Little was heard of the band after that. Sutton threw himself into production, largely thanks to the encouragement of Rough Trade’s Geoff Travis.

“He asked me if I’d ever thought about producing anyone else,” he says. “I’d only ever worked on our records at that point, but I said I’d have a go if anything came up. A couple of weeks later he sent me a postcard with big letters that said, ‘Can you make me a hit?’. It seemed to be so absurd that I just had to take him up on it.”
The hit Travis wanted came in the form of Delays’ ‘Long Time Coming’ single, which lodged itself firmly in the Top 20.

Anyone thinking that Sutton had shelved Bark Psychosis completely was in for a surprise when he released a new album called ‘///Codename: Dustsucker’ in 2004. The album picked up where ‘Hex’ left off, yet it was vastly different again. By now, Bark Psychosis was just Sutton and sampled contributions from a coterie of other musicians, something he feels was an entirely logical progression.

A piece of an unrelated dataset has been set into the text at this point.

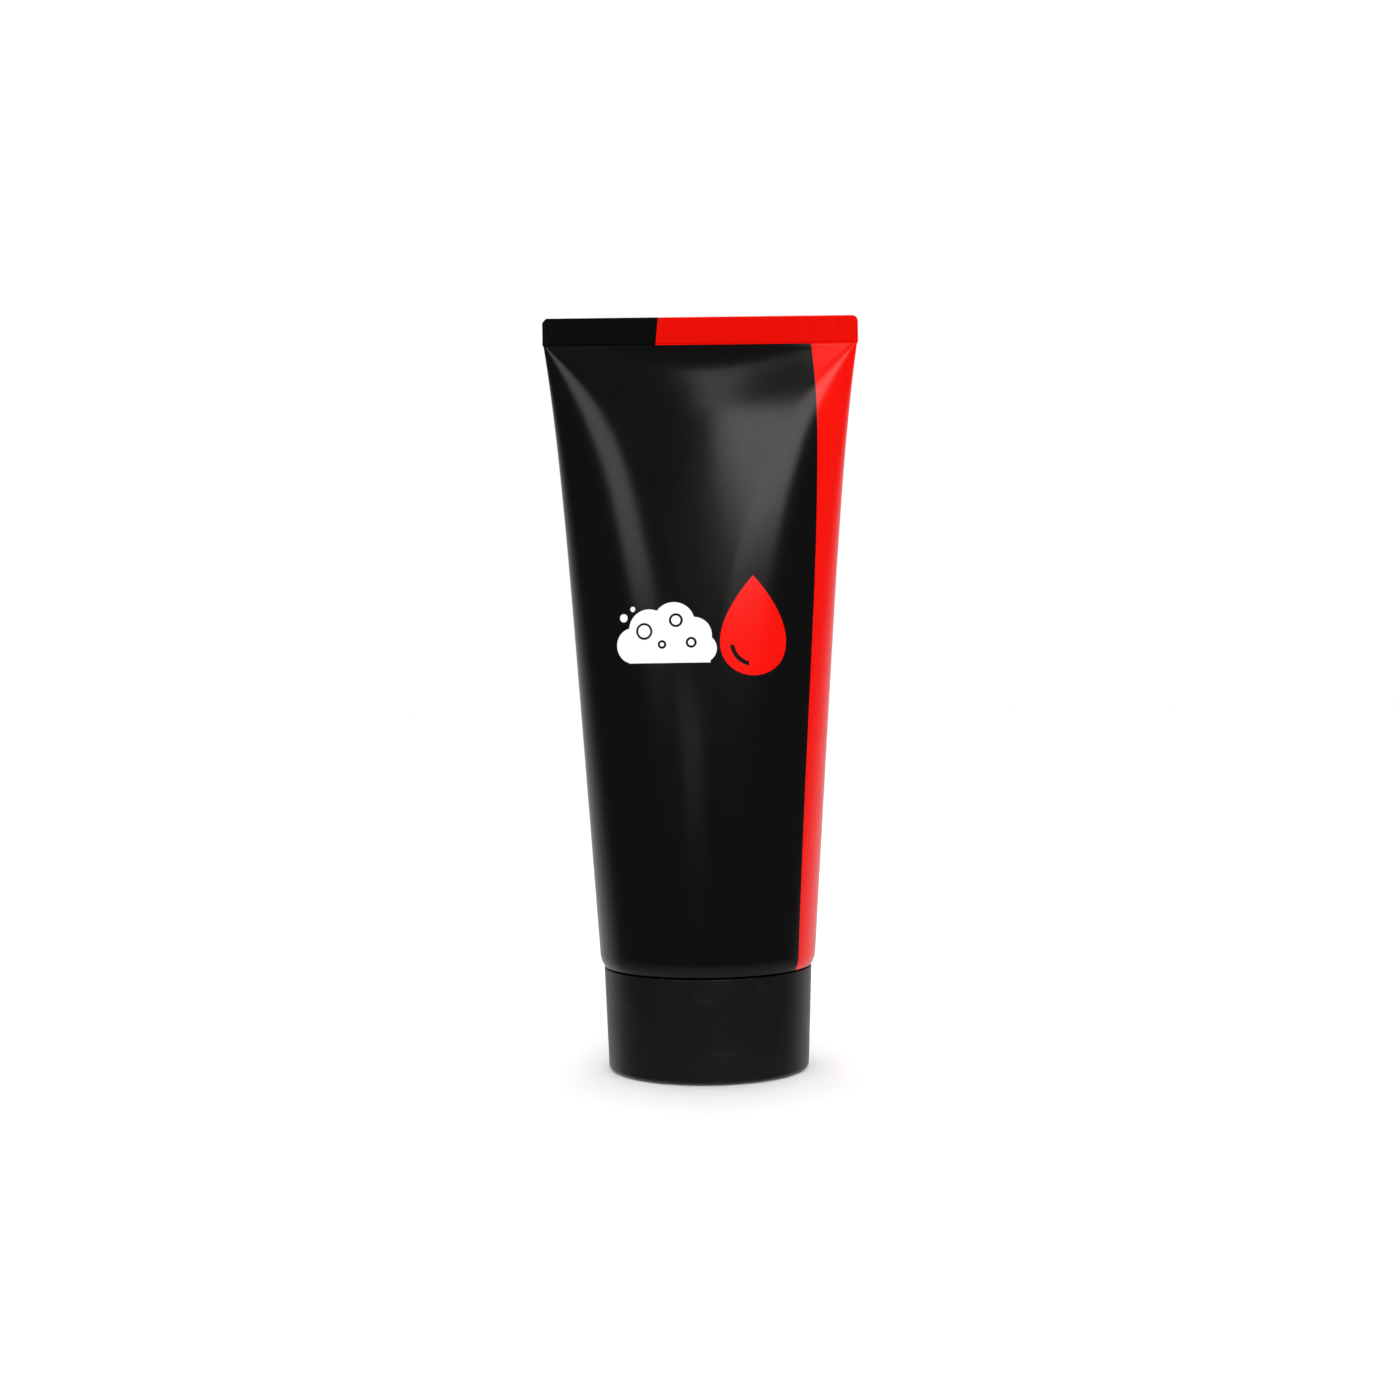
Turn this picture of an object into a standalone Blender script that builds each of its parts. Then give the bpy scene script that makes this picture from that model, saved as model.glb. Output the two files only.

“I don’t consider myself to be a performer,” he insists. “I’m coming at things from a writer’s point of view. I like making records, as opposed to re-enacting them in front of a bunch of people. I’ve got absolutely no interest in that whatsoever, so the notion of needing a band just faded away.”

So will the reissue of ‘Hex’ presage another Bark Psychosis album? Sutton remains tight-lipped. For someone so resolutely focussed on looking forward, it seems curious that he’d not instinctively know the answer to this.

“I don’t like to tempt fate,” he says. “I spend my entire life making music in one form or another, more often than not I find myself producing other people’s records. I find that a really good process from a psychological point of view, and I feel creatively satisfied most of the time. I’m constantly making bits and pieces. The door is definitely not shut.”